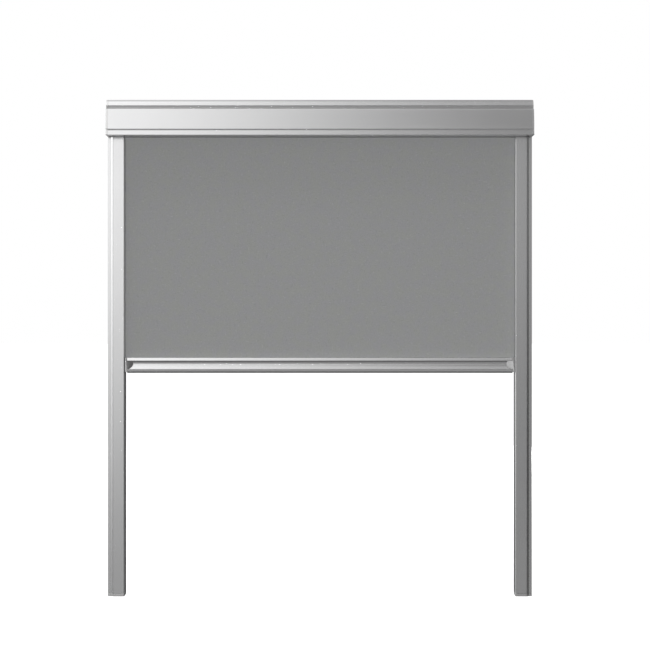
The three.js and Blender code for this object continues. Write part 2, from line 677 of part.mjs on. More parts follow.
function channelBase(side) {
  const turn = LIP + LIP_TURN;
  const section = [
    [0, 0],
    [CHANNEL_WIDTH, 0],
    [CHANNEL_WIDTH, FABRIC_DEPTH - SLOT_HALF],
    [CHANNEL_INNER, FABRIC_DEPTH - SLOT_HALF],
    [CHANNEL_INNER, CHANNEL_WALL],
    [CHANNEL_WALL, CHANNEL_WALL],
    [CHANNEL_WALL, LIP_DEPTH - CHANNEL_WALL],
    [turn, LIP_DEPTH - CHANNEL_WALL],
    [turn + LEDGE_BACK - LIP_DEPTH + CHANNEL_WALL, LEDGE_BACK],
    [SLOPE_END + LEDGE, LEDGE_BACK],
    [SLOPE_END + LEDGE, LEDGE_FRONT],
    [SLOPE_END, LEDGE_FRONT],
    [SLOPE_END, CHANNEL_DEPTH],
    [LIP, LIP_DEPTH],
    [0, LIP_DEPTH],
  ];
  const { radius, bore, from } = CHANNEL_PORT;
  const x = side * (HALF_WIDTH - from);
  const run = [CHANNEL_BOTTOM, CHANNEL_TOP];
  const past = [CHANNEL_BOTTOM - PAST, CHANNEL_TOP + PAST];
  const middle = (CHANNEL_TOP + CHANNEL_BOTTOM) / 2;
  const reach = CHANNEL_LENGTH / 2 - MOUNTING_HOLE.edge;
  const holes = [-reach, 0, reach].map((offset) =>
    rodY(
      MOUNTING_HOLE.radius,
      [-PAST, CHANNEL_WALL + PAST],
      side * (HALF_WIDTH - MOUNTING_HOLE.from),
      middle + offset,
    ),
  );
  const body = join(channelRun(side, section, ...run), rodZ(radius, run, x, from));
  return cut(body, rodZ(bore, past, x, from), ...holes);
}

function channelCover(side) {
  const clip = SLOPE_END + LEDGE + FIT;
  const barb = LEDGE_BACK - FIT;
  const corner = CHANNEL_WIDTH - COVER_CORNER;
  const section = [
    [SLOPE_END + JOINT, CHANNEL_DEPTH],
    ...arc(corner, CHANNEL_DEPTH - COVER_CORNER, COVER_CORNER, 90, 0, 5),
    [CHANNEL_WIDTH, FABRIC_DEPTH + SLOT_HALF],
    [CHANNEL_INNER, FABRIC_DEPTH + SLOT_HALF],
    [CHANNEL_INNER, COVER_INNER],
    [clip + CLIP, COVER_INNER],
    [clip + CLIP, barb - BARB_WALL],
    [clip - BARB, barb - BARB_WALL],
    [clip - BARB, barb],
    [clip, barb],
    [clip, COVER_INNER],
    [SLOPE_END + JOINT, COVER_INNER],
  ];
  return channelRun(side, section, CHANNEL_BOTTOM, CHANNEL_TOP);
}

function channelBrush(side, edge, way) {
  const span = channelSpan(side, CHANNEL_INNER + PILE_INSET, CHANNEL_WIDTH - PILE_INSET);
  const depths = [FABRIC_DEPTH + way * PILE_GAP, FABRIC_DEPTH + way * (edge - FIT)];
  return block(span, depths, [CHANNEL_BOTTOM, CHANNEL_TOP]);
}

function channelEndCap(side) {
  const corner = CHANNEL_WIDTH - COVER_CORNER;
  const section = [
    [0, 0],
    [CHANNEL_WIDTH, 0],
    ...arc(corner, CHANNEL_DEPTH - COVER_CORNER, COVER_CORNER, 0, 90, 5),
    [SLOPE_END, CHANNEL_DEPTH],
    [LIP, LIP_DEPTH],
    [0, LIP_DEPTH],
  ];
  const top = CHANNEL_BOTTOM - FIT;
  const foot = top - CHANNEL_CAP;
  const x = side * (HALF_WIDTH - CHANNEL_PORT.from);
  const spigot = channelSpan(side, SPIGOT.from, SPIGOT.to);
  const headTop = foot + SCREW_HEAD.height + FIT;
  return cut(
    join(
      channelRun(side, section, foot, top),
      block(spigot, [SPIGOT.back, SPIGOT.front], [top - PAST, top + SPIGOT.drop]),
    ),
    rodZ(CHANNEL_PORT.bore, [foot - PAST, top + PAST], x, CHANNEL_PORT.from),
    rodZ(SCREW_HEAD.radius + BORE_FIT, [foot - PAST, headTop], x, CHANNEL_PORT.from),
  );
}

function channelEndScrew(side) {
  const x = side * (HALF_WIDTH - CHANNEL_PORT.from);
  const face = CHANNEL_BOTTOM - FIT - CHANNEL_CAP;
  const headTop = face + SCREW_HEAD.height;
  const radius = CHANNEL_PORT.bore - BORE_FIT;
  return join(
    rodZ(SCREW_HEAD.radius, [face, headTop], x, CHANNEL_PORT.from),
    rodZ(radius, [headTop - BORE_FIT, headTop + CHANNEL_SCREW], x, CHANNEL_PORT.from),
  );
}

function barStop(side) {
  const span = channelSpan(side, BAR_STOP.from, BAR_STOP.to);
  const front = LEDGE_BACK - FIT - 2 * BARB;
  return block(span, [BAR_STOP.back, front], [CHANNEL_BOTTOM, CHANNEL_BOTTOM + BAR_STOP.height]);
}

function sideChannels() {
  const group = new THREE.Group();
  for (const [name, side] of Object.entries(SIDES)) {
    group.add(mesh(`channel_base_${name}`, channelBase(side), ALUMINIUM));
    group.add(mesh(`channel_cover_${name}`, channelCover(side), ALUMINIUM));
    group.add(mesh(`channel_brush_front_${name}`, channelBrush(side, SLOT_HALF, 1), PILE));
    group.add(mesh(`channel_brush_rear_${name}`, channelBrush(side, SLOT_HALF, -1), PILE));
    group.add(mesh(`channel_end_cap_${name}`, channelEndCap(side), SILVER_PAINT));
    group.add(mesh(`channel_end_screw_${name}`, channelEndScrew(side), STEEL));
    group.add(mesh(`bar_stop_${name}`, barStop(side), RUBBER));
  }
  return group;
}

// ---- Bottom bar, drawn with its top face at z = 0 ----

const SEAL_DEPTH = BAR_FRONT - SEAL.setback;
const CHAMBER_FRONT = SEAL_DEPTH - SEAL.head / 2 - FIT - BAR_WALL;
const CHAMBER_TOP = -(KEDER.below + KEDER.cavity + BAR_WALL);
const CHAMBER_FOOT = -BAR_HEIGHT + BAR_WALL;
const BAR_PORT_DEPTH = BAR_BACK + BAR_PORT.back;
const BAR_PORT_Z = -BAR_HEIGHT / 2;

// The scoop's curve, from under the flange down to the lower lip, drawn inwards by gap.
function scoopCurve(gap) {
  const radius = SCOOP_RADIUS - gap;
  return arc(SCOOP_DEPTH, SCOOP_Z, radius, 180 - SCOOP.upper, 180 + SCOOP.lower, 12);
}

function barProfile() {
  const section = [
    [BAR_BACK, 0],
    [BAR_FRONT - FLANGE_LEAN, 0],
    [BAR_FRONT, -FLANGE_HEIGHT],
    ...scoopCurve(0),
    [BAR_FRONT, SCOOP_FOOT],
    [BAR_FRONT - LIP_LEAN, -BAR_HEIGHT],
    [BAR_BACK, -BAR_HEIGHT],
  ];
  const past = [-BAR_HALF - PAST, BAR_HALF + PAST];
  const mouth = KEDER.mouth / 2;
  const stem = SEAL.stem / 2 + FIT;
  const head = SEAL.head / 2 + FIT;
  const headFoot = -BAR_HEIGHT + SEAL.rise - FIT;
  const hollow = cut(
    alongX(section, -BAR_HALF, BAR_HALF),
    block(past, [BAR_BACK + BAR_WALL, CHAMBER_FRONT], [CHAMBER_FOOT, CHAMBER_TOP]),
    rodX(KEDER.cavity, past, FABRIC_DEPTH, -KEDER.below),
    block(past, [FABRIC_DEPTH - mouth, FABRIC_DEPTH + mouth], [-KEDER.below, PAST]),
    block(past, [SEAL_DEPTH - stem, SEAL_DEPTH + stem], [-BAR_HEIGHT - PAST, headFoot]),
    block(
      past,
      [SEAL_DEPTH - head, SEAL_DEPTH + head],
      [headFoot, headFoot + SEAL.headHeight + 2 * FIT],
    ),
  );
  const run = [-BAR_HALF, BAR_HALF];
  const port = rodX(BAR_PORT.radius, run, BAR_PORT_DEPTH, BAR_PORT_Z, ROUND / 2);
  return cut(join(hollow, port), rodX(BAR_PORT.bore, past, BAR_PORT_DEPTH, BAR_PORT_Z, ROUND / 2));
}

function barFabricKeder() {
  return rodX(KEDER.radius, [-BAR_HALF, BAR_HALF], FABRIC_DEPTH, -KEDER.below, ROUND / 2);
}

function barBottomSeal() {
  const run = [-BAR_HALF, BAR_HALF];
  const across = (width) => [SEAL_DEPTH - width / 2, SEAL_DEPTH + width / 2];
  const headFoot = -BAR_HEIGHT + SEAL.rise;
  const lipTop = -BAR_HEIGHT - FIT;
  return join(
    block(run, across(SEAL.head), [headFoot, headFoot + SEAL.headHeight]),
    block(run, across(SEAL.stem), [lipTop - SEAL.thickness / 2, headFoot + BORE_FIT]),
    block(run, across(SEAL.lip), [lipTop - SEAL.thickness, lipTop]),
  );
}

// The slanted filler that closes the end of the finger scoop.
function scoopWedge(side) {
  const outer = BAR_CAP_INNER + PAST;
  const inner = BAR_CAP_INNER - WEDGE_LENGTH;
  const floor = SCOOP_DEPTH - SCOOP_RADIUS;
  const section = [[BAR_FRONT, -FLANGE_HEIGHT], ...scoopCurve(FIT), [BAR_FRONT, SCOOP_FOOT]];
  const filler = alongX(section, side * inner, side * outer);
  const slope = alongZ(
    [
      [side * inner, floor],
      [side * BAR_CAP_INNER, BAR_FRONT],
      [side * outer, BAR_FRONT],
      [side * outer, floor],
    ],
    SCOOP_FOOT + FIT,
    -FLANGE_HEIGHT - FIT,
  );
  return filler.intersect(slope);
}

function barEndCap(side) {
  const span = [side * BAR_CAP_INNER, side * BAR_CAP_OUTER];
  const past = [side * (BAR_CAP_INNER - PAST), side * (BAR_CAP_OUTER + PAST)];
  const headFloor = side * (BAR_CAP_OUTER - SCREW_HEAD.height - FIT);
  const mouth = KEDER.mouth / 2;
  return cut(
    join(block(span, [BAR_BACK, BAR_FRONT], [-BAR_HEIGHT, 0]), scoopWedge(side)),
    block(past, [FABRIC_DEPTH - mouth, FABRIC_DEPTH + mouth], [-FABRIC_TUCK - FIT, PAST]),
    block(
      past,
      [TONGUE.back - TONGUE.play, TONGUE.front + TONGUE.play],
      [TONGUE.foot - FIT, TONGUE.top + FIT],
    ),
    rodX(BAR_PORT.bore, past, BAR_PORT_DEPTH, BAR_PORT_Z, ROUND / 2),
    rodX(SCREW_HEAD.radius + BORE_FIT, [headFloor, past[1]], BAR_PORT_DEPTH, BAR_PORT_Z, ROUND / 2),
  );
}

function barCapScrew(side) {
  const radius = BAR_PORT.bore - BORE_FIT;
  return screwX(side * BAR_CAP_OUTER, side, BAR_SCREW, radius, BAR_PORT_DEPTH, BAR_PORT_Z);
}

const SLIDE_FRONT = LEDGE_BACK - FIT - BARB_WALL - SLIDE.clear;

function slide(side) {
  const body = block(
    channelSpan(side, SLIDE.from, SLIDE.to),
    [SLIDE.back, SLIDE_FRONT],
    [SLIDE.foot, SLIDE.top],
  );
  const tongue = block(
    [side * (HALF_WIDTH - SLIDE.to + PAST), side * (BAR_HALF - TONGUE.reach)],
    [TONGUE.back, TONGUE.front],
    [TONGUE.foot, TONGUE.top],
  );
  return join(body, tongue);
}

function frictionPad(side) {
  const back = SLIDE_FRONT + FIT;
  return block(
    channelSpan(side, PAD.from, PAD.to),
    [back, COVER_INNER - RUNNING],
    [SLIDE.foot + PAD.margin, SLIDE.top - PAD.margin],
  );
}

function slideSpring(side) {
  const seat = SLIDE.back - FIT;
  const [low, high] = [SLIDE.foot + LEAF.margin, SLIDE.top - LEAF.margin];
  const section = [
    ...bow([seat, low], [seat, high], LEAF.bow, 8),
    ...bow([seat - LEAF.thickness, low], [seat - LEAF.thickness, high], LEAF.bow, 8).reverse(),
  ];
  return alongX(section, ...channelSpan(side, LEAF.from, LEAF.to));
}

function bottomBar() {
  const group = new THREE.Group();
  group.position.set(0, 0, BAR_TOP);
  group.add(mesh("bar_profile", barProfile(), ALUMINIUM));
  group.add(mesh("bar_fabric_keder", barFabricKeder(), DARK_PLASTIC));
  group.add(mesh("bar_bottom_seal", barBottomSeal(), RUBBER));
  for (const [name, side] of Object.entries(SIDES)) {
    group.add(mesh(`bar_end_cap_${name}`, barEndCap(side), PLASTIC));
    group.add(mesh(`bar_cap_screw_${name}`, barCapScrew(side), STEEL));
    group.add(mesh(`slide_${name}`, slide(side), DARK_PLASTIC));
    group.add(mesh(`slide_spring_${name}`, slideSpring(side), STEEL));
    group.add(mesh(`friction_pad_${name}`, frictionPad(side), PILE));
  }
  return group;
}

// ---- Fabric, from the roll down to the bar ----

function fabricSheet() {
  const half = FABRIC_THICKNESS / 2;
  const sheet = block(
    [-TUBE_HALF, TUBE_HALF],
    [FABRIC_DEPTH - half, FABRIC_DEPTH + half],
    [BAR_TOP - FABRIC_TUCK, AXIS_RISE],
  );
  return mesh("fabric_sheet", sheet, FABRIC);
}

const group = new THREE.Group();
group.add(casing(), roller(), sideChannels(), bottomBar(), fabricSheet());

export default group;
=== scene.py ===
import math
import random

import bmesh
import bpy
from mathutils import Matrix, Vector


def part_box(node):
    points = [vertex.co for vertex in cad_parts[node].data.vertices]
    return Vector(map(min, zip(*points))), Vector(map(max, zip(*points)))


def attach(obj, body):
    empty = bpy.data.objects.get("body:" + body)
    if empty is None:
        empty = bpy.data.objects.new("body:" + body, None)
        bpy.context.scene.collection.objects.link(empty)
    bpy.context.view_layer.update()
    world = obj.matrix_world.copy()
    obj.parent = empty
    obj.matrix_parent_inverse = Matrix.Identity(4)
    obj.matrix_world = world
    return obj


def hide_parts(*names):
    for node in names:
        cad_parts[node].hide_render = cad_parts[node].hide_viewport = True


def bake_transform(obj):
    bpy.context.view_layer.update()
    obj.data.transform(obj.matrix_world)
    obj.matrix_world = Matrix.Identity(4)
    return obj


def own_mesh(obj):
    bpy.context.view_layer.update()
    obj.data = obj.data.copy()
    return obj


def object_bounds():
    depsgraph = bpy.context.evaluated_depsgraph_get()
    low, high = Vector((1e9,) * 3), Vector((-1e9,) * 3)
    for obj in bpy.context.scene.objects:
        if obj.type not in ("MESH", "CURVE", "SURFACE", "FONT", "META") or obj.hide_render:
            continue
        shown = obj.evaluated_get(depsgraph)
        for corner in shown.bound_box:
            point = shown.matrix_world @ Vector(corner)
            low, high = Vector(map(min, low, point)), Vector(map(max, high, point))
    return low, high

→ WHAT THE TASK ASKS
Go back to the data above and please quote exactly, and only, the lines from the line with "zip(*points))), Vector(map(max, zip(*points)))" through its last line.

→ WRITTEN SOLUTION
    return Vector(map(min, zip(*points))), Vector(map(max, zip(*points)))


def attach(obj, body):
    empty = bpy.data.objects.get("body:" + body)
    if empty is None:
        empty = bpy.data.objects.new("body:" + body, None)
        bpy.context.scene.collection.objects.link(empty)
    bpy.context.view_layer.update()
    world = obj.matrix_world.copy()
    obj.parent = empty
    obj.matrix_parent_inverse = Matrix.Identity(4)
    obj.matrix_world = world
    return obj


def hide_parts(*names):
    for node in names:
        cad_parts[node].hide_render = cad_parts[node].hide_viewport = True


def bake_transform(obj):
    bpy.context.view_layer.update()
    obj.data.transform(obj.matrix_world)
    obj.matrix_world = Matrix.Identity(4)
    return obj


def own_mesh(obj):
    bpy.context.view_layer.update()
    obj.data = obj.data.copy()
    return obj


def object_bounds():
    depsgraph = bpy.context.evaluated_depsgraph_get()
    low, high = Vector((1e9,) * 3), Vector((-1e9,) * 3)
    for obj in bpy.context.scene.objects:
        if obj.type not in ("MESH", "CURVE", "SURFACE", "FONT", "META") or obj.hide_render:
            continue
        shown = obj.evaluated_get(depsgraph)
        for corner in shown.bound_box:
            point = shown.matrix_world @ Vector(corner)
            low, high = Vector(map(min, low, point)), Vector(map(max, high, point))
    return low, high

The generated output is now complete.